What to do
Below are entries. Pull out all lines containing "axes".
□ □ □ □ □ □ □
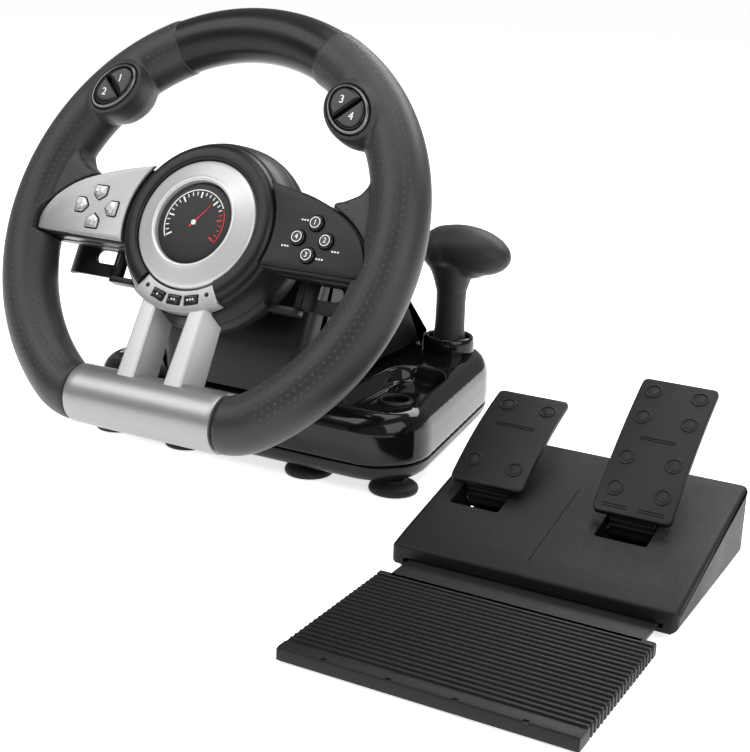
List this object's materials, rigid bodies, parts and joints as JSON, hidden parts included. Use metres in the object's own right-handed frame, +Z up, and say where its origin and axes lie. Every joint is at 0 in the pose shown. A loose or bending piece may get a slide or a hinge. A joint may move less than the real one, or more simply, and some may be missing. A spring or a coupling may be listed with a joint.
{
  "type": "racing wheel with pedal unit",
  "caption": "Game steering wheel with thumb keys, shift paddles and gear lever on a suction-cup base, with a separate brake and throttle pedal unit and a sliding ribbed footrest.",
  "frame": {"origin": "middle of the underside of the whole set, on the surface that it stands on", "axes": "+X to the driver's right, from the wheel to the pedals; +Y away from the driver; +Z up"},
  "size_m": [0.4414, 0.3826, 0.2704],
  "materials": {
    "leather_grip": "fine grained black cover with rows of small perforations",
    "matte_black": "satin black",
    "gloss_black": "polished black",
    "silver_paint": "satin silver paint",
    "key_black": "smooth black keys",
    "steel": "machined",
    "rubber": "soft black rubber",
    "circuit_board": "green board",
    "pedal_black": "fine textured black"
  },
  "bodies": {
    "base": {"base_top_shell": "gloss_black", "base_bottom_cover": "matte_black", "column_shell": "matte_black", "front_bearing": "steel", "rear_bearing": "steel", "steering_sensor": "gloss_black", "lever_collar": "gloss_black", "rear_socket": "matte_black", "suction_cup_front_left": "rubber", "suction_cup_front_right": "rubber", "suction_cup_inner_left": "rubber", "suction_cup_inner_right": "rubber", "suction_cup_rear_left": "rubber", "suction_cup_rear_right": "rubber"},
    "steering_wheel": {"hub_front_shell": "matte_black", "hub_rear_shell": "matte_black", "grip_left": "leather_grip", "grip_right": "leather_grip", "rim_top": "matte_black", "lower_spoke_bar": "silver_paint", "hub_ring": "silver_paint", "centre_cap": "matte_black", "panel_left": "silver_paint", "panel_right": "matte_black", "button_board": "circuit_board", "steering_shaft": "steel", "thumb_bezel_left": "silver_paint", "thumb_bezel_right": "silver_paint"},
    "sensor_gear": {"sensor_gear": "matte_black"},
    "gear_lever": {"gear_lever": "rubber", "lever_knob": "rubber"},
    "pedal_unit": {"pedal_box_top": "pedal_black", "pedal_box_bottom": "pedal_black", "pedal_axle": "steel", "brake_spring": "steel", "throttle_spring": "steel", "pedal_foot_front_left": "rubber", "pedal_foot_rear_left": "rubber", "pedal_foot_front_right": "rubber", "pedal_foot_rear_right": "rubber"},
    "brake_pedal": {"brake_pedal": "pedal_black"},
    "throttle_pedal": {"throttle_pedal": "pedal_black"},
    "footrest": {"footrest": "pedal_black"},
    "paddle_left": {"paddle_left": "matte_black"},
    "paddle_right": {"paddle_right": "matte_black"},
    "dpad_up": {"dpad_up": "silver_paint"},
    "dpad_down": {"dpad_down": "silver_paint"},
    "dpad_left": {"dpad_left": "silver_paint"},
    "dpad_right": {"dpad_right": "silver_paint"},
    "face_button_top": {"face_button_top": "key_black"},
    "face_button_bottom": {"face_button_bottom": "key_black"},
    "face_button_left": {"face_button_left": "key_black"},
    "face_button_right": {"face_button_right": "key_black"},
    "menu_button_left": {"menu_button_left": "key_black"},
    "menu_button_centre": {"menu_button_centre": "key_black"},
    "menu_button_right": {"menu_button_right": "key_black"},
    "thumb_button_left_upper": {"thumb_button_left_upper": "key_black"},
    "thumb_button_left_lower": {"thumb_button_left_lower": "key_black"},
    "thumb_button_right_upper": {"thumb_button_right_upper": "key_black"},
    "thumb_button_right_lower": {"thumb_button_right_lower": "key_black"}
  },
  "joints": [
    {"name": "steering_turn", "type": "hinge", "parent": "base", "child": "steering_wheel", "pos_m": [-0.08426, -0.0243, 0.15], "axis": [0, -0.8746, 0.4848], "range_deg": [-90, 90], "stiffness_Nm_per_rad": 0.8},
    {"name": "sensor_turn", "type": "hinge", "parent": "base", "child": "sensor_gear", "pos_m": [-0.04976, 0.06928, 0.09813], "axis": [0, -0.8746, 0.4848], "range_deg": [-220, 220]},
    {"name": "gear_shift", "type": "hinge", "parent": "base", "child": "gear_lever", "pos_m": [-0.01476, 0.1577, 0.052], "axis": [1, 0, 0], "range_deg": [-12, 12], "stiffness_Nm_per_rad": 3},
    {"name": "pedal_unit_place", "type": "slide", "parent": "base", "child": "pedal_unit", "axis": [0, -1, 0], "range_m": [0, 0.15]},
    {"name": "brake_press", "type": "hinge", "parent": "pedal_unit", "child": "brake_pedal", "pos_m": [0.09474, -0.0103, 0.022], "axis": [-1, 0, 0], "range_deg": [0, 15], "stiffness_Nm_per_rad": 8, "springref_deg": -2.86, "deforming": ["brake_spring"]},
    {"name": "throttle_press", "type": "hinge", "parent": "pedal_unit", "child": "throttle_pedal", "pos_m": [0.17574, -0.0103, 0.022], "axis": [-1, 0, 0], "range_deg": [0, 15], "stiffness_Nm_per_rad": 8, "springref_deg": -2.86, "deforming": ["throttle_spring"]},
    {"name": "footrest_slide", "type": "slide", "parent": "pedal_unit", "child": "footrest", "axis": [0, 1, 0], "range_m": [0, 0.017]},
    {"name": "paddle_left_pull", "type": "hinge", "parent": "steering_wheel", "child": "paddle_left", "pos_m": [-0.14626, -0.00943, 0.14176], "axis": [0, 0.4848, 0.8746], "range_deg": [0, 7], "stiffness_Nm_per_rad": 1, "springref_deg": -1.15},
    {"name": "paddle_right_pull", "type": "hinge", "parent": "steering_wheel", "child": "paddle_right", "pos_m": [-0.02226, -0.00943, 0.14176], "axis": [0, -0.4848, -0.8746], "range_deg": [0, 7], "stiffness_Nm_per_rad": 1, "springref_deg": -1.15},
    {"name": "dpad_up_press", "type": "slide", "parent": "steering_wheel", "child": "dpad_up", "axis": [0, 0.8746, -0.4848], "range_m": [0, 0.001], "stiffness_N_per_m": 800, "springref_m": -0.0003},
    {"name": "dpad_down_press", "type": "slide", "parent": "steering_wheel", "child": "dpad_down", "axis": [0, 0.8746, -0.4848], "range_m": [0, 0.001], "stiffness_N_per_m": 800, "springref_m": -0.0003},
    {"name": "dpad_left_press", "type": "slide", "parent": "steering_wheel", "child": "dpad_left", "axis": [0, 0.8746, -0.4848], "range_m": [0, 0.001], "stiffness_N_per_m": 800, "springref_m": -0.0003},
    {"name": "dpad_right_press", "type": "slide", "parent": "steering_wheel", "child": "dpad_right", "axis": [0, 0.8746, -0.4848], "range_m": [0, 0.001], "stiffness_N_per_m": 800, "springref_m": -0.0003},
    {"name": "face_button_top_press", "type": "slide", "parent": "steering_wheel", "child": "face_button_top", "axis": [0, 0.8746, -0.4848], "range_m": [0, 0.001], "stiffness_N_per_m": 800, "springref_m": -0.0003},
    {"name": "face_button_bottom_press", "type": "slide", "parent": "steering_wheel", "child": "face_button_bottom", "axis": [0, 0.8746, -0.4848], "range_m": [0, 0.001], "stiffness_N_per_m": 800, "springref_m": -0.0003},
    {"name": "face_button_left_press", "type": "slide", "parent": "steering_wheel", "child": "face_button_left", "axis": [0, 0.8746, -0.4848], "range_m": [0, 0.001], "stiffness_N_per_m": 800, "springref_m": -0.0003},
    {"name": "face_button_right_press", "type": "slide", "parent": "steering_wheel", "child": "face_button_right", "axis": [0, 0.8746, -0.4848], "range_m": [0, 0.001], "stiffness_N_per_m": 800, "springref_m": -0.0003},
    {"name": "menu_button_left_press", "type": "slide", "parent": "steering_wheel", "child": "menu_button_left", "axis": [0, 0.8746, -0.4848], "range_m": [0, 0.001], "stiffness_N_per_m": 800, "springref_m": -0.0003},
    {"name": "menu_button_centre_press", "type": "slide", "parent": "steering_wheel", "child": "menu_button_centre", "axis": [0, 0.8746, -0.4848], "range_m": [0, 0.001], "stiffness_N_per_m": 800, "springref_m": -0.0003},
    {"name": "menu_button_right_press", "type": "slide", "parent": "steering_wheel", "child": "menu_button_right", "axis": [0, 0.8746, -0.4848], "range_m": [0, 0.001], "stiffness_N_per_m": 800, "springref_m": -0.0003},
    {"name": "thumb_button_left_upper_press", "type": "slide", "parent": "steering_wheel", "child": "thumb_button_left_upper", "axis": [0, 0.8746, -0.4848], "range_m": [0, 0.001], "stiffness_N_per_m": 800, "springref_m": -0.0003},
    {"name": "thumb_button_left_lower_press", "type": "slide", "parent": "steering_wheel", "child": "thumb_button_left_lower", "axis": [0, 0.8746, -0.4848], "range_m": [0, 0.001], "stiffness_N_per_m": 800, "springref_m": -0.0003},
    {"name": "thumb_button_right_upper_press", "type": "slide", "parent": "steering_wheel", "child": "thumb_button_right_upper", "axis": [0, 0.8746, -0.4848], "range_m": [0, 0.001], "stiffness_N_per_m": 800, "springref_m": -0.0003},
    {"name": "thumb_button_right_lower_press", "type": "slide", "parent": "steering_wheel", "child": "thumb_button_right_lower", "axis": [0, 0.8746, -0.4848], "range_m": [0, 0.001], "stiffness_N_per_m": 800, "springref_m": -0.0003}
  ],
  "couplings": [
    {"joint": "sensor_turn", "follows": "steering_turn", "ratio": -2.4}
  ]
}
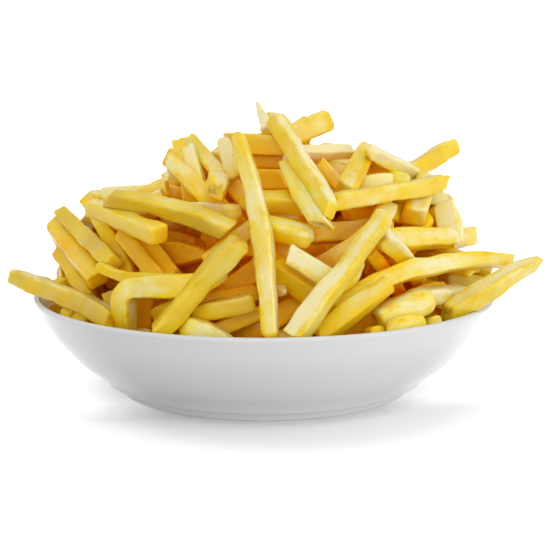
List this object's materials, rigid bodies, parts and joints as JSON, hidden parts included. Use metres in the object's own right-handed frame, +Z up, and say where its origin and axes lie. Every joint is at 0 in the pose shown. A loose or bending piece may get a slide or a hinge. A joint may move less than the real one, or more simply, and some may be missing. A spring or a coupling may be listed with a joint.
{
  "type": "french fries portion in a bowl",
  "caption": "Golden thin-cut french fries heaped high above the rim of a shallow round white porcelain bowl with a foot ring.",
  "frame": {"origin": "middle of the bowl's foot ring, on the surface the bowl stands on", "axes": "+Z up through the middle of the bowl, +X towards the right side of the heap as seen from the front, +Y towards the back"},
  "size_m": [0.2385, 0.21, 0.1316],
  "materials": {
    "porcelain": "gloss",
    "fried_potato": "satin"
  },
  "bodies": {
    "root": {"bowl": "porcelain", "fries": "fried_potato"}
  },
  "joints": []
}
□ □ □ □ □ □ □
Expected output
List this object's materials, rigid bodies, parts and joints as JSON, hidden parts included. Use metres in the object's own right-handed frame, +Z up, and say where its origin and axes lie. Every joint is at 0 in the pose shown. A loose or bending piece may get a slide or a hinge. A joint may move less than the real one, or more simply, and some may be missing. A spring or a coupling may be listed with a joint.
  "frame": {"origin": "middle of the underside of the whole set, on the surface that it stands on", "axes": "+X to the driver's right, from the wheel to the pedals; +Y away from the driver; +Z up"},
List this object's materials, rigid bodies, parts and joints as JSON, hidden parts included. Use metres in the object's own right-handed frame, +Z up, and say where its origin and axes lie. Every joint is at 0 in the pose shown. A loose or bending piece may get a slide or a hinge. A joint may move less than the real one, or more simply, and some may be missing. A spring or a coupling may be listed with a joint.
  "frame": {"origin": "middle of the bowl's foot ring, on the surface the bowl stands on", "axes": "+Z up through the middle of the bowl, +X towards the right side of the heap as seen from the front, +Y towards the back"},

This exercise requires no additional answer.